I am trying to solve this exercise: Prove that $\mathbb{Q}_2$ has a unique Galois extension F with Galois group $(\mathbb{Z}/2\mathbb{Z})^3$. Compute it's ramification groups.
Here is what I have done so far:
Im will use the following lemma: If F has residue class degree f, then it contains $K=\mathbb{Q}_2(\zeta_{q^f-1})$ and F/K is totally ramified, while $K/\mathbb{Q}_2$ is unramified. The extension is of degree 8 and so it has residue class degree f = 1,2,4 or 8.

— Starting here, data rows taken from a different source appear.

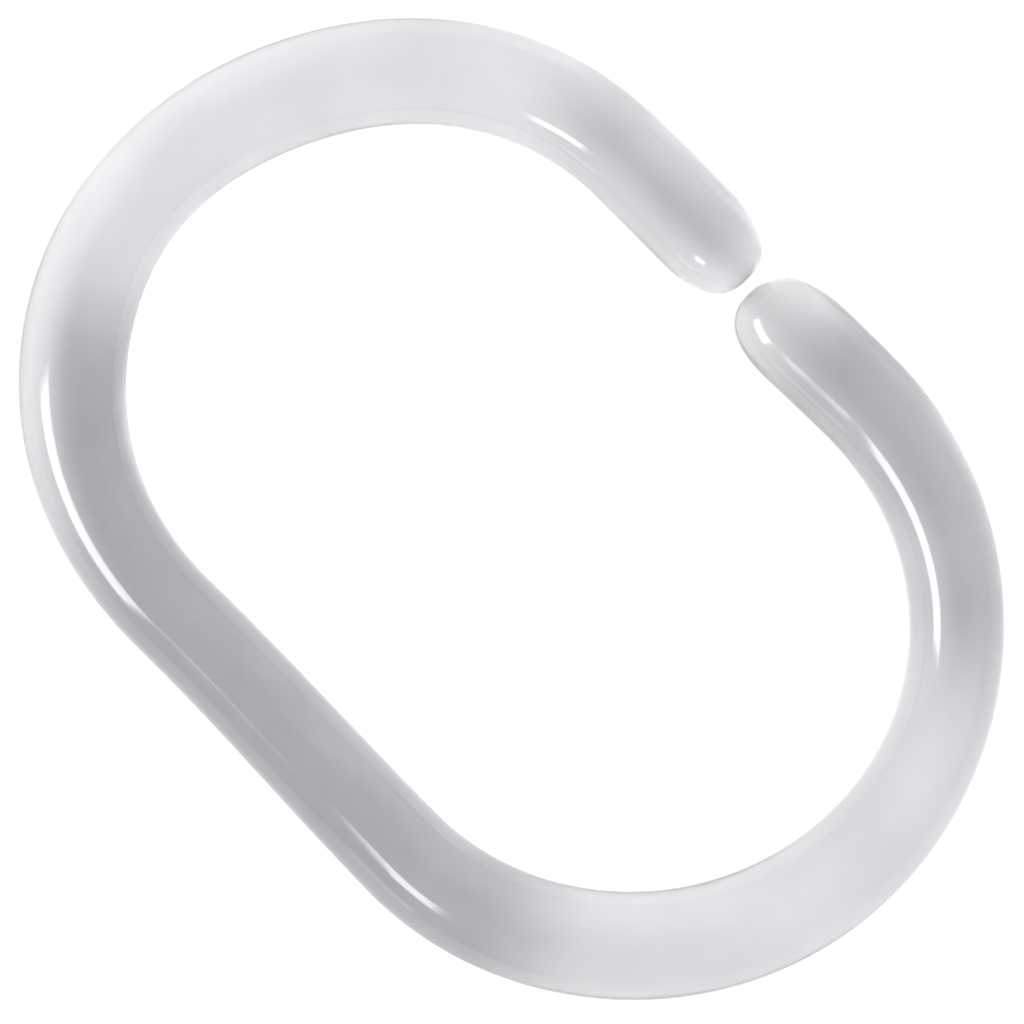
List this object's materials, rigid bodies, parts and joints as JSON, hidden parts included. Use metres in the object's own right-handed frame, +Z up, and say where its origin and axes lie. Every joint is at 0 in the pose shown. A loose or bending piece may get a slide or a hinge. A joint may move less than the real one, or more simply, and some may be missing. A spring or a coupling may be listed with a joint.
{
  "type": "shower curtain ring",
  "caption": "Oval open ring of clear round plastic bar, split on one long side, which springs open over a shower rod and carries the curtain's eyelet.",
  "frame": {"origin": "on the surface the ring lies on, under the middle of its outline", "axes": "+X along the ring from the rod end to the curtain end, +Y towards the split side, +Z up through its thickness"},
  "size_m": [0.06, 0.0416, 0.0058],
  "materials": {
    "clear_plastic": "gloss"
  },
  "bodies": {
    "rod_side": {"rod_half": "clear_plastic"},
    "curtain_side": {"curtain_half": "clear_plastic"}
  },
  "joints": [
    {"name": "spring_open", "type": "hinge", "parent": "rod_side", "child": "curtain_side", "pos_m": [0, -0.0208, 0.0029], "axis": [0, 0, -1], "range_deg": [0, 38], "stiffness_Nm_per_rad": 1.5}
  ]
}
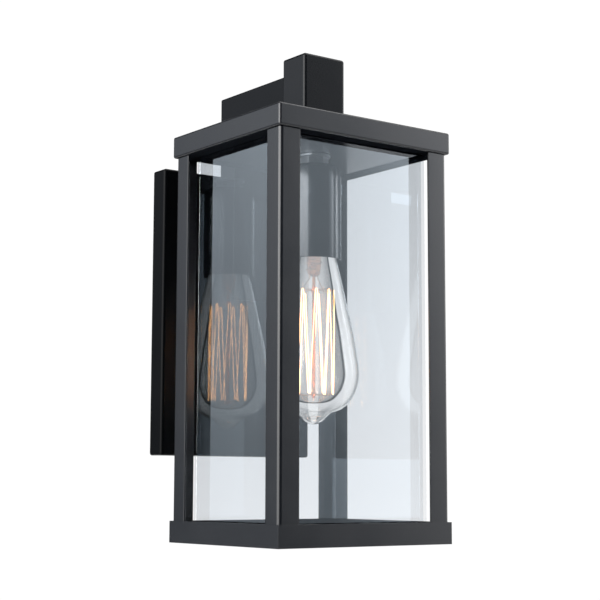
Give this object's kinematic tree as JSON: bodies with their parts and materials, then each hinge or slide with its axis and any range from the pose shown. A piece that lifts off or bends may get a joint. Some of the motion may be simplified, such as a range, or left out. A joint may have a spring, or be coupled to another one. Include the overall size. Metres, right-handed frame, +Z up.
{
  "type": "outdoor wall lantern",
  "caption": "Rectangular outdoor wall lantern with clear glass sides, hung from a square arm on a shallow wall box, with an exposed filament lamp inside.",
  "frame": {"origin": "middle of the mounting crossbar's rear face, on the wall plane", "axes": "+Z up, +Y into the wall, so the lantern stands out along -Y; +X is to the right for someone who faces the wall"},
  "size_m": [0.139, 0.1586, 0.3197],
  "materials": {
    "black_paint": "satin powder coat, charcoal black",
    "zinc_plated_steel": "bright zinc plate",
    "green_screw": "green passivated steel",
    "nickel_plated_brass": "plain brass",
    "solder": "dull tin solder",
    "foam": "matt closed-cell foam",
    "rubber": "matt",
    "pane_glass": "clear float glass, polished",
    "bulb_glass": "clear blown glass",
    "black_glass": "glossy fused glass",
    "porcelain": "white glaze",
    "black_sleeve": "extruded sleeve",
    "white_sleeve": "extruded sleeve",
    "green_sleeve": "extruded sleeve",
    "support_wire": "drawn molybdenum wire",
    "glowing_filament": "glowing carbon filament"
  },
  "bodies": {
    "lantern": {"wall_backplate": "black_paint", "drop_tube": "black_paint", "arm_tube": "black_paint", "roof_block": "black_paint", "roof_cap": "black_paint", "ceiling_tray": "black_paint", "base_ring": "black_paint", "socket_cup": "black_paint", "post_front_left": "black_paint", "post_front_right": "black_paint", "post_rear_left": "black_paint", "post_rear_right": "black_paint", "base_screw_front_left": "black_paint", "base_screw_front_right": "black_paint", "base_screw_rear_left": "black_paint", "base_screw_rear_right": "black_paint", "mounting_crossbar": "zinc_plated_steel", "lock_screw_top": "zinc_plated_steel", "lock_screw_bottom": "zinc_plated_steel", "tube_screw_low": "zinc_plated_steel", "tube_screw_high": "zinc_plated_steel", "weld_nut_low": "zinc_plated_steel", "weld_nut_high": "zinc_plated_steel", "arm_tongue": "zinc_plated_steel", "arm_set_screw": "zinc_plated_steel", "block_bridge": "zinc_plated_steel", "threaded_nipple": "zinc_plated_steel", "roof_washer": "zinc_plated_steel", "roof_nut": "zinc_plated_steel", "ceiling_washer": "zinc_plated_steel", "ceiling_nut": "zinc_plated_steel", "cup_jam_nut": "zinc_plated_steel", "holder_bracket": "zinc_plated_steel", "screw_shell": "nickel_plated_brass", "centre_contact": "nickel_plated_brass", "terminal_screw_left": "nickel_plated_brass", "terminal_screw_right": "nickel_plated_brass", "ground_screw": "green_screw", "wall_gasket": "foam", "wire_grommet": "rubber", "pane_front": "pane_glass", "pane_rear": "pane_glass", "pane_left": "pane_glass", "pane_right": "pane_glass", "lampholder_body": "porcelain", "live_lead": "black_sleeve", "neutral_lead": "white_sleeve", "earth_lead": "green_sleeve"},
    "lamp_contact": {"bulb_contact": "solder"},
    "lamp": {"bulb_envelope": "bulb_glass", "bulb_cap": "nickel_plated_brass", "bulb_insulator": "black_glass", "bulb_stem": "bulb_glass", "support_high": "support_wire", "support_low": "support_wire", "filament": "glowing_filament"}
  },
  "joints": [
    {"name": "bulb_screw_travel", "type": "slide", "parent": "lantern", "child": "lamp_contact", "axis": [0, 0, 1], "range_m": [-0.01815, 0]},
    {"name": "bulb_turn", "type": "hinge", "parent": "lamp_contact", "child": "lamp", "pos_m": [0, -0.1016, 0], "axis": [0, 0, 1], "range_deg": [-1800, 0]}
  ],
  "couplings": [
    {"joint": "bulb_screw_travel", "follows": "bulb_turn", "m_per_rad": 0.00057752}
  ]
}
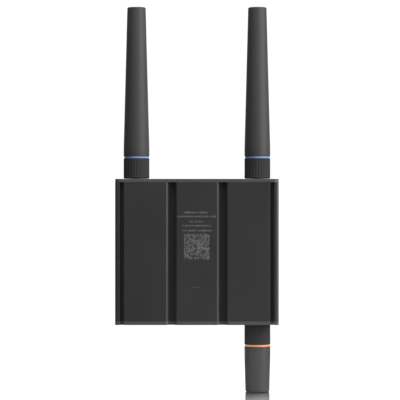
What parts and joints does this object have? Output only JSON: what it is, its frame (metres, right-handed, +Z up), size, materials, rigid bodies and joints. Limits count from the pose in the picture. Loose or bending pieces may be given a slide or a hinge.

f=8: This can't happen since unramified extensions of $\mathbb{Q}_2$ have cyclic Galois group.
f=4: This can't happen either, since the extension has an unramified part of order 4, which is $\mathbb{Q}_2(\zeta_{15})/\mathbb{Q}_2$ and the Galois group of this extension is cyclic of order 4. (F has no element of order 4)
f=2: This works for example for $F=\mathbb{Q}_2(\zeta_3,\zeta_8)$, so this must be the only solution... Im not sure how to prove it though. By the lemma I've been using it must contain $\zeta_3$ and the other extension is an Eisenstein polynomial of order 4.
f=1: F is a totally ramified extension, so it comes from adjoining a root of an Eisensteinpolynomial. How do I get a contradiction here?